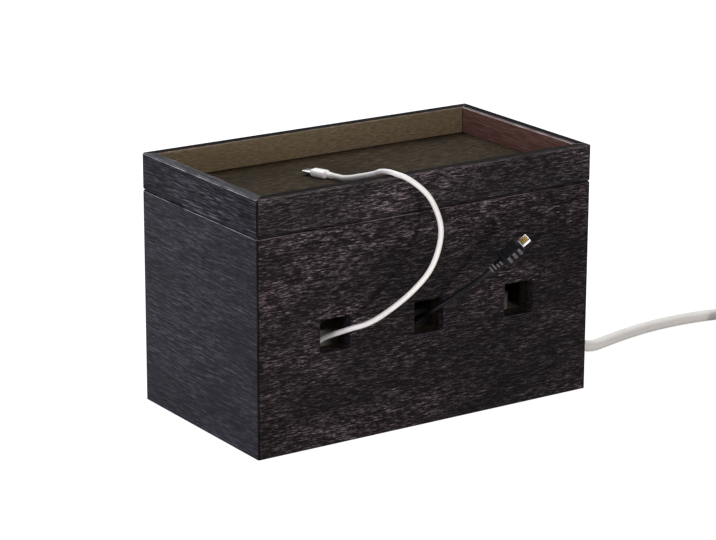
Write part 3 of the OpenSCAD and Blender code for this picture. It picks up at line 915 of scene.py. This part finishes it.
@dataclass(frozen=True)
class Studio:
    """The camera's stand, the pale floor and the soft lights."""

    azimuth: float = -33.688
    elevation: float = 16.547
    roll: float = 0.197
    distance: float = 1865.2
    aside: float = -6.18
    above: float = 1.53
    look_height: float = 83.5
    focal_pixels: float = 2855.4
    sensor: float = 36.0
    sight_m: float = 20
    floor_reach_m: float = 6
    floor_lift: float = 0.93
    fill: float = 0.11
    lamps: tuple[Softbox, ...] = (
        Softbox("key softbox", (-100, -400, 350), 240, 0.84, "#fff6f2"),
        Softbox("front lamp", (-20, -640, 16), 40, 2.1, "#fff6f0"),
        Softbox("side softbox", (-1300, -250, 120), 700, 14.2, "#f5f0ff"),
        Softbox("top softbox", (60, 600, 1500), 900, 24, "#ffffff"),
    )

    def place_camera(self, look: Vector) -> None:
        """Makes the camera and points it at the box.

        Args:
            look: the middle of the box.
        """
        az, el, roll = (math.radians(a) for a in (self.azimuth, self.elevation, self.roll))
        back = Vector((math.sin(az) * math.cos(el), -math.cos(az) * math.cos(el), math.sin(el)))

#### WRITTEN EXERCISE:
Write the data back out verbatim.

#### TASK SOLUTION:
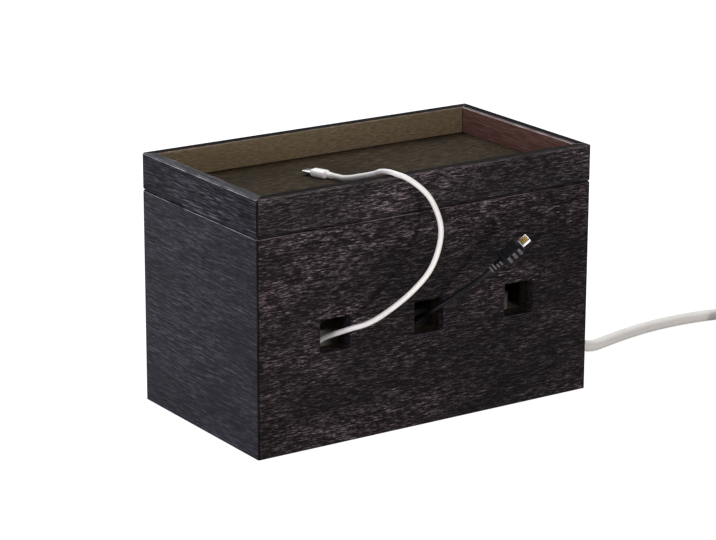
Write part 3 of the OpenSCAD and Blender code for this picture. It picks up at line 915 of scene.py. This part finishes it.
@dataclass(frozen=True)
class Studio:
    """The camera's stand, the pale floor and the soft lights."""

    azimuth: float = -33.688
    elevation: float = 16.547
    roll: float = 0.197
    distance: float = 1865.2
    aside: float = -6.18
    above: float = 1.53
    look_height: float = 83.5
    focal_pixels: float = 2855.4
    sensor: float = 36.0
    sight_m: float = 20
    floor_reach_m: float = 6
    floor_lift: float = 0.93
    fill: float = 0.11
    lamps: tuple[Softbox, ...] = (
        Softbox("key softbox", (-100, -400, 350), 240, 0.84, "#fff6f2"),
        Softbox("front lamp", (-20, -640, 16), 40, 2.1, "#fff6f0"),
        Softbox("side softbox", (-1300, -250, 120), 700, 14.2, "#f5f0ff"),
        Softbox("top softbox", (60, 600, 1500), 900, 24, "#ffffff"),
    )

    def place_camera(self, look: Vector) -> None:
        """Makes the camera and points it at the box.

        Args:
            look: the middle of the box.
        """
        az, el, roll = (math.radians(a) for a in (self.azimuth, self.elevation, self.roll))
        back = Vector((math.sin(az) * math.cos(el), -math.cos(az) * math.cos(el), math.sin(el)))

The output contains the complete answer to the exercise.